§ PROBLEM TO WORK ON
Give every entry again, word for word.

╭─ ENTRIES PROVIDED

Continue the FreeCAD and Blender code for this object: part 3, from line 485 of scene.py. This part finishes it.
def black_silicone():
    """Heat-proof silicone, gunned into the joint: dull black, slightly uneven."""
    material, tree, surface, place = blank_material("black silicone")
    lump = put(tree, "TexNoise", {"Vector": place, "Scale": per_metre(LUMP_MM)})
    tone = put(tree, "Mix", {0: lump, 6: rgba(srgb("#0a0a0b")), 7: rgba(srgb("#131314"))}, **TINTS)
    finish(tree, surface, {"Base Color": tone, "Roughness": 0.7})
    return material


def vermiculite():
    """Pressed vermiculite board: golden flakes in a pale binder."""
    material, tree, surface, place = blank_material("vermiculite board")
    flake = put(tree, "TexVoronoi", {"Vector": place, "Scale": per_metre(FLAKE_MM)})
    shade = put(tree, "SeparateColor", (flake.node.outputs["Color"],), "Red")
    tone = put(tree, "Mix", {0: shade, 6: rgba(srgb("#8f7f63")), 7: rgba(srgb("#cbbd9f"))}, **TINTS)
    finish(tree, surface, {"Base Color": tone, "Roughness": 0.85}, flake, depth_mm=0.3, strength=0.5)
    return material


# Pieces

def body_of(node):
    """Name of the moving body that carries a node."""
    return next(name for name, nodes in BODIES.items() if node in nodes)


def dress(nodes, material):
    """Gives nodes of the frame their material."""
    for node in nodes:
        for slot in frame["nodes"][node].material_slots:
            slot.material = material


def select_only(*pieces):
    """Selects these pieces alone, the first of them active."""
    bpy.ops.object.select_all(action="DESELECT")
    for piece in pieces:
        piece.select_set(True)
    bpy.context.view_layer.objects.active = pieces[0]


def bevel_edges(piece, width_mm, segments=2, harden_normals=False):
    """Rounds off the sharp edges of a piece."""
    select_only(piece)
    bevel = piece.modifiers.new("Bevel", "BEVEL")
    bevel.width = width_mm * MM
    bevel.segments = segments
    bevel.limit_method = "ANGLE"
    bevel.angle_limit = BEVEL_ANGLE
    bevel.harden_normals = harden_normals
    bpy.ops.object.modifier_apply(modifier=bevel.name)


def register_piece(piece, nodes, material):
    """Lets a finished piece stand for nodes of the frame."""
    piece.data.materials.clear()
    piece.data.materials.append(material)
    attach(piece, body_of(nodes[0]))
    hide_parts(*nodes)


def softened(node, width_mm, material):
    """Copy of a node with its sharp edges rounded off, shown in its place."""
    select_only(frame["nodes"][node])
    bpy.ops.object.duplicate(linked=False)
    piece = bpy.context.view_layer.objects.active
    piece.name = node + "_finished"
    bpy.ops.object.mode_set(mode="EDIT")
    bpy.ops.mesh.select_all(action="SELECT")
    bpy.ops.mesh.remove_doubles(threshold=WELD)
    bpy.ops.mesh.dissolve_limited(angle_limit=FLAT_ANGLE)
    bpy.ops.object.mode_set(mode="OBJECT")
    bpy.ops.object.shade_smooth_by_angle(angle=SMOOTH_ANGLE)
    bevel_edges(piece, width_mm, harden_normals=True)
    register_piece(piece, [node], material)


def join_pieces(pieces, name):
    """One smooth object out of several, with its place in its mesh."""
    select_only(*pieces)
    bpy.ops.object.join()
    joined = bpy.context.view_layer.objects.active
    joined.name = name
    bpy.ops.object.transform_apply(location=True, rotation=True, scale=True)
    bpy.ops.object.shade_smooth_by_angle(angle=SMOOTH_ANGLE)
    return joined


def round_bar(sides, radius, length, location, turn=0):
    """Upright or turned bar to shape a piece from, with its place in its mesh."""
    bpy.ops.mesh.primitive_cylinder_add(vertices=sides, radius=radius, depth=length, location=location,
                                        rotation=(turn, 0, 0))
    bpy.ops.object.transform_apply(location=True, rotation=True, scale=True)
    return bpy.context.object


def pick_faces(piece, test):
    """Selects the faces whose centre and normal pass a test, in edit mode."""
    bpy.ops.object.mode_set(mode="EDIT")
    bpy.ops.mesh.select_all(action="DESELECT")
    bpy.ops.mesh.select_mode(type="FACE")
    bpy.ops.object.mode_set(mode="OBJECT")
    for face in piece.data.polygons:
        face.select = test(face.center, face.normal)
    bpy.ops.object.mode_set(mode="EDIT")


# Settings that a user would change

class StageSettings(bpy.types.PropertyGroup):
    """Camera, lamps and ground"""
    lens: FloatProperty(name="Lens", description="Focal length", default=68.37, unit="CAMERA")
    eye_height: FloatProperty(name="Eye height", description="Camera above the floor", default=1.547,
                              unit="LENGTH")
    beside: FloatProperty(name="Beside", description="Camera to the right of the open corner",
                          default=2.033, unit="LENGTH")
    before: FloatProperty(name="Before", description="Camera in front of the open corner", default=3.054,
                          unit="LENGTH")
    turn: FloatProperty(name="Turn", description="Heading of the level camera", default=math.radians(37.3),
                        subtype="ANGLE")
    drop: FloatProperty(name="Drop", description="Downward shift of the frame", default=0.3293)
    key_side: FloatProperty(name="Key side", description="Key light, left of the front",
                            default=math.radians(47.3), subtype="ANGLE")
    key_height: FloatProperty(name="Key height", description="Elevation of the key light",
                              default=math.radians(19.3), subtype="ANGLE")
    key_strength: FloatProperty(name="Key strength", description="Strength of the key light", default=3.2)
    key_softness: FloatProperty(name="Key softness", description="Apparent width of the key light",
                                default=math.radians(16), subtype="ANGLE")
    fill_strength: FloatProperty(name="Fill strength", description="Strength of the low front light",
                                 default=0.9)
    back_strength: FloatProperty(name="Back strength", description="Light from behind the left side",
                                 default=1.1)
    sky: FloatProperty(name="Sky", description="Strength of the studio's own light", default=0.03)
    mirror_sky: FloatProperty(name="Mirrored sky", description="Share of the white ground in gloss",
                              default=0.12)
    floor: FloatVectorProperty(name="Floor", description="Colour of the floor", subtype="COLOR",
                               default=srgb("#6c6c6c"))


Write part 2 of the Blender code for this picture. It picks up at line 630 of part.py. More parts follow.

╰─

§ REPLY TO THE TASK
Continue the FreeCAD and Blender code for this object: part 3, from line 485 of scene.py. This part finishes it.
def black_silicone():
    """Heat-proof silicone, gunned into the joint: dull black, slightly uneven."""
    material, tree, surface, place = blank_material("black silicone")
    lump = put(tree, "TexNoise", {"Vector": place, "Scale": per_metre(LUMP_MM)})
    tone = put(tree, "Mix", {0: lump, 6: rgba(srgb("#0a0a0b")), 7: rgba(srgb("#131314"))}, **TINTS)
    finish(tree, surface, {"Base Color": tone, "Roughness": 0.7})
    return material


def vermiculite():
    """Pressed vermiculite board: golden flakes in a pale binder."""
    material, tree, surface, place = blank_material("vermiculite board")
    flake = put(tree, "TexVoronoi", {"Vector": place, "Scale": per_metre(FLAKE_MM)})
    shade = put(tree, "SeparateColor", (flake.node.outputs["Color"],), "Red")
    tone = put(tree, "Mix", {0: shade, 6: rgba(srgb("#8f7f63")), 7: rgba(srgb("#cbbd9f"))}, **TINTS)
    finish(tree, surface, {"Base Color": tone, "Roughness": 0.85}, flake, depth_mm=0.3, strength=0.5)
    return material


# Pieces

def body_of(node):
    """Name of the moving body that carries a node."""
    return next(name for name, nodes in BODIES.items() if node in nodes)


def dress(nodes, material):
    """Gives nodes of the frame their material."""
    for node in nodes:
        for slot in frame["nodes"][node].material_slots:
            slot.material = material


def select_only(*pieces):
    """Selects these pieces alone, the first of them active."""
    bpy.ops.object.select_all(action="DESELECT")
    for piece in pieces:
        piece.select_set(True)
    bpy.context.view_layer.objects.active = pieces[0]


def bevel_edges(piece, width_mm, segments=2, harden_normals=False):
    """Rounds off the sharp edges of a piece."""
    select_only(piece)
    bevel = piece.modifiers.new("Bevel", "BEVEL")
    bevel.width = width_mm * MM
    bevel.segments = segments
    bevel.limit_method = "ANGLE"
    bevel.angle_limit = BEVEL_ANGLE
    bevel.harden_normals = harden_normals
    bpy.ops.object.modifier_apply(modifier=bevel.name)


def register_piece(piece, nodes, material):
    """Lets a finished piece stand for nodes of the frame."""
    piece.data.materials.clear()
    piece.data.materials.append(material)
    attach(piece, body_of(nodes[0]))
    hide_parts(*nodes)


def softened(node, width_mm, material):
    """Copy of a node with its sharp edges rounded off, shown in its place."""
    select_only(frame["nodes"][node])
    bpy.ops.object.duplicate(linked=False)
    piece = bpy.context.view_layer.objects.active
    piece.name = node + "_finished"
    bpy.ops.object.mode_set(mode="EDIT")
    bpy.ops.mesh.select_all(action="SELECT")
    bpy.ops.mesh.remove_doubles(threshold=WELD)
    bpy.ops.mesh.dissolve_limited(angle_limit=FLAT_ANGLE)
    bpy.ops.object.mode_set(mode="OBJECT")
    bpy.ops.object.shade_smooth_by_angle(angle=SMOOTH_ANGLE)
    bevel_edges(piece, width_mm, harden_normals=True)
    register_piece(piece, [node], material)


def join_pieces(pieces, name):
    """One smooth object out of several, with its place in its mesh."""
    select_only(*pieces)
    bpy.ops.object.join()
    joined = bpy.context.view_layer.objects.active
    joined.name = name
    bpy.ops.object.transform_apply(location=True, rotation=True, scale=True)
    bpy.ops.object.shade_smooth_by_angle(angle=SMOOTH_ANGLE)
    return joined


def round_bar(sides, radius, length, location, turn=0):
    """Upright or turned bar to shape a piece from, with its place in its mesh."""
    bpy.ops.mesh.primitive_cylinder_add(vertices=sides, radius=radius, depth=length, location=location,
                                        rotation=(turn, 0, 0))
    bpy.ops.object.transform_apply(location=True, rotation=True, scale=True)
    return bpy.context.object


def pick_faces(piece, test):
    """Selects the faces whose centre and normal pass a test, in edit mode."""
    bpy.ops.object.mode_set(mode="EDIT")
    bpy.ops.mesh.select_all(action="DESELECT")
    bpy.ops.mesh.select_mode(type="FACE")
    bpy.ops.object.mode_set(mode="OBJECT")
    for face in piece.data.polygons:
        face.select = test(face.center, face.normal)
    bpy.ops.object.mode_set(mode="EDIT")


# Settings that a user would change

class StageSettings(bpy.types.PropertyGroup):
    """Camera, lamps and ground"""
    lens: FloatProperty(name="Lens", description="Focal length", default=68.37, unit="CAMERA")
    eye_height: FloatProperty(name="Eye height", description="Camera above the floor", default=1.547,
                              unit="LENGTH")
    beside: FloatProperty(name="Beside", description="Camera to the right of the open corner",
                          default=2.033, unit="LENGTH")
    before: FloatProperty(name="Before", description="Camera in front of the open corner", default=3.054,
                          unit="LENGTH")
    turn: FloatProperty(name="Turn", description="Heading of the level camera", default=math.radians(37.3),
                        subtype="ANGLE")
    drop: FloatProperty(name="Drop", description="Downward shift of the frame", default=0.3293)
    key_side: FloatProperty(name="Key side", description="Key light, left of the front",
                            default=math.radians(47.3), subtype="ANGLE")
    key_height: FloatProperty(name="Key height", description="Elevation of the key light",
                              default=math.radians(19.3), subtype="ANGLE")
    key_strength: FloatProperty(name="Key strength", description="Strength of the key light", default=3.2)
    key_softness: FloatProperty(name="Key softness", description="Apparent width of the key light",
                                default=math.radians(16), subtype="ANGLE")
    fill_strength: FloatProperty(name="Fill strength", description="Strength of the low front light",
                                 default=0.9)
    back_strength: FloatProperty(name="Back strength", description="Light from behind the left side",
                                 default=1.1)
    sky: FloatProperty(name="Sky", description="Strength of the studio's own light", default=0.03)
    mirror_sky: FloatProperty(name="Mirrored sky", description="Share of the white ground in gloss",
                              default=0.12)
    floor: FloatVectorProperty(name="Floor", description="Colour of the floor", subtype="COLOR",
                               default=srgb("#6c6c6c"))


Write part 2 of the Blender code for this picture. It picks up at line 630 of part.py. More parts follow.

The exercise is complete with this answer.